GET:SS - returns current segment value (8086 SS register)
Field Access Operators
======================
Every word in Forth has a number of parts or fields. These
include the name, link, code and parameter fields. Field access
operators are used to gain access to the various portions of forth
words. In L.O.V.E. Forth, as the parts of words are parcelled between
segments, many of these operators accept an address in one segment and
deliver an address in another. Here is a summary of the standard
field access operators and their functions in LOVE Forth.
>BODY ( TS:addr -- addr )
accepts a code field address of a VARIABLE (or word created by
CREATE) and returns the data field address (in VS:) .
TS:>BODY TS:BODY> ( TS: addr -- TS: addr )
are like >BODY and BODY> but operate on the thread segment
only. Given the compilation address, TS:>BODY returns the
address of the first threaded address (of a : definition), the
data field of a CONSTANT, or the address pointer of a VARIABLE.
Note that there are thus two types of >BODY. >BODY could be
rewritten:
: >BODY TS:>BODY TS:@ ;
>LINK >NAME ( TS:addr -- HS:addr )
are used to access the dictionary header of the specified word.
If TS:addr is not a valid compilation address, an error message
is displayed and execution is ABORTed.
NAME> LINK> ( HS:addr -- TS:addr )
are used to find the compilation address from the header
addresses name and link fields.
N>LINK L>NAME ( HS:addr -- HS:addr )
are used to move between the name and link fields which are
both in the head segment.
Note that there is no word BODY> to move from the VS: parameter
address of a VARIABLE or CREATEd word to the compilation
address.

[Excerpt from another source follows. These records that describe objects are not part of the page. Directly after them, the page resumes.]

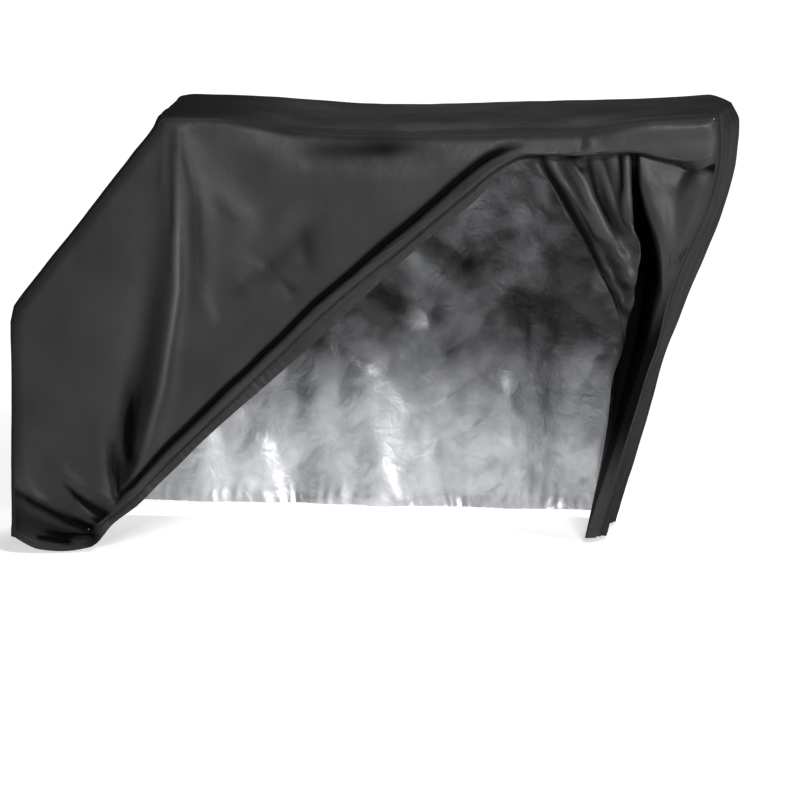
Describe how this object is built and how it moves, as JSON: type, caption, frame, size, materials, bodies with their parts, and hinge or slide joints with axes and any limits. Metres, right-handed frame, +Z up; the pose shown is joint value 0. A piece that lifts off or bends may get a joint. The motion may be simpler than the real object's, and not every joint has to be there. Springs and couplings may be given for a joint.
{
  "type": "bicycle cover",
  "caption": "Fitted weatherproof cover for bicycles, black outside and silver inside, one side lifted on a slant with its hem turned in and the spare cloth hanging in folds",
  "frame": {"origin": "on the underside of the top, half way across and near its middle, where what the cover hides holds it up", "axes": "+X towards the front end, +Y towards the far side, away from the lifted one, +Z up"},
  "size_m": [1.8857, 0.7615, 1.1367],
  "materials": {
    "cover_cloth": "satin",
    "inner_coating": "satin",
    "seam_thread": "matte"
  },
  "bodies": {
    "root": {"side_panel_near": "cover_cloth", "side_panel_far": "cover_cloth", "centre_strip": "cover_cloth"}
  },
  "joints": []
}
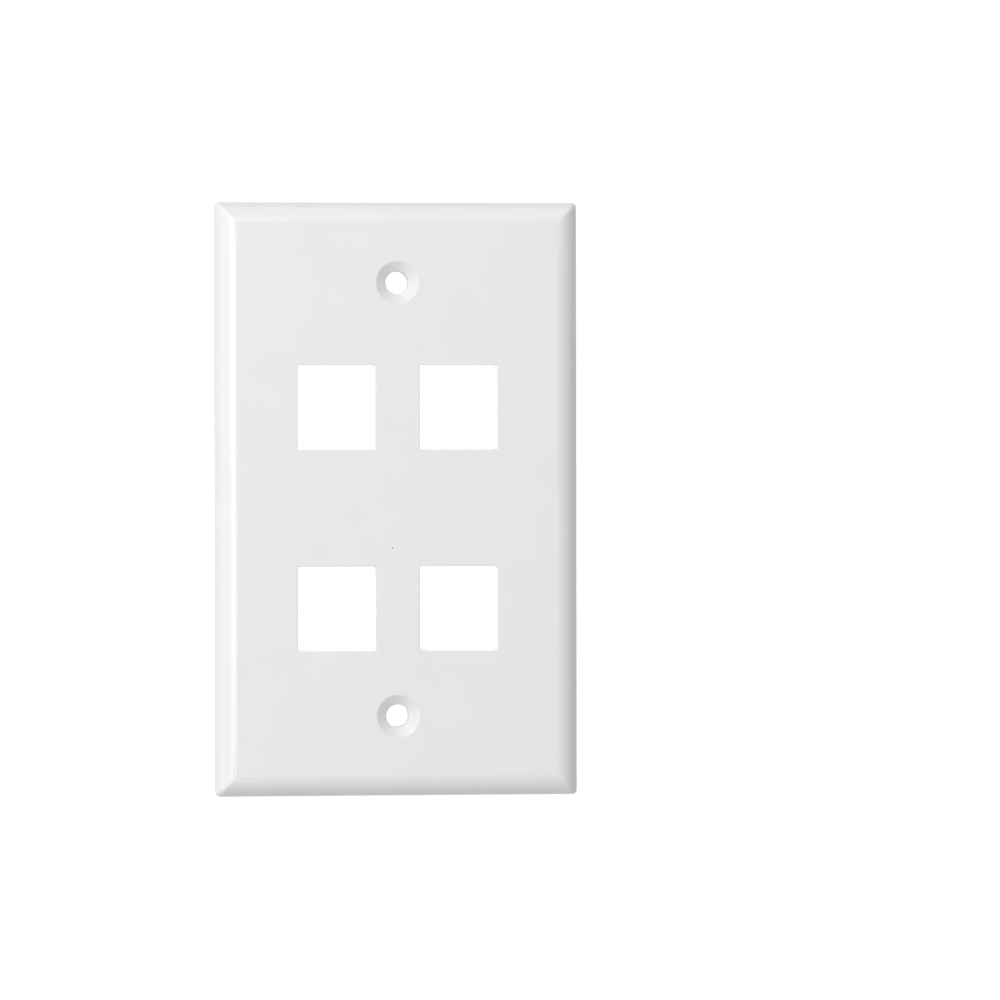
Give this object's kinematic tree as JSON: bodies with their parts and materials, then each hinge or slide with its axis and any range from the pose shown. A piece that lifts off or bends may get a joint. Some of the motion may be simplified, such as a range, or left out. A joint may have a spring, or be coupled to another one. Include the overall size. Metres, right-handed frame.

This is not supported in L.O.V.E. Forth.
Long Operators
==============
LOVE Forth contains a set of basic operators which operate on
any area of memory. These words allow the specification of both the
segment and address of the word to be operated upon.
Basic operators: @L !L C@L C!L BMOVEL
Some disk operators will operate on any segment:
READL WRITEL <READL> <WRITEL>
RWTSL EXEC
ENV-SRCH ( string -- seg, addr, f or t )
returns both segment and address of DOS environment
DUMPL ( seg,addr,#bytes -- )
Allows memory to be dumped relative to any segment.
Memory map
----------
The dictionary pointers move up as more is compiled. Certain
words only use certain segments (eg. a CONSTANT occupies only the thread
and head segments). When any of the dictionary pointers reaches within
400 bytes of the maximum available address a warning message is
displayed 'GETTING CLOSE TO FULL'.
The maximum available address in each segment is dependent on
several things. Virtual vocabularies are loaded in high memory, disk
buffers are also here (in the VS: only - minimum of 2k bytes). The
current maximum addresses are always stored in the VARIABLE TOPS
(contains one cell for each of CS: TS: VS: and HS:). If the program
is very large, it is best to remove any resident virtual vocabulary
with FORGET-SYS.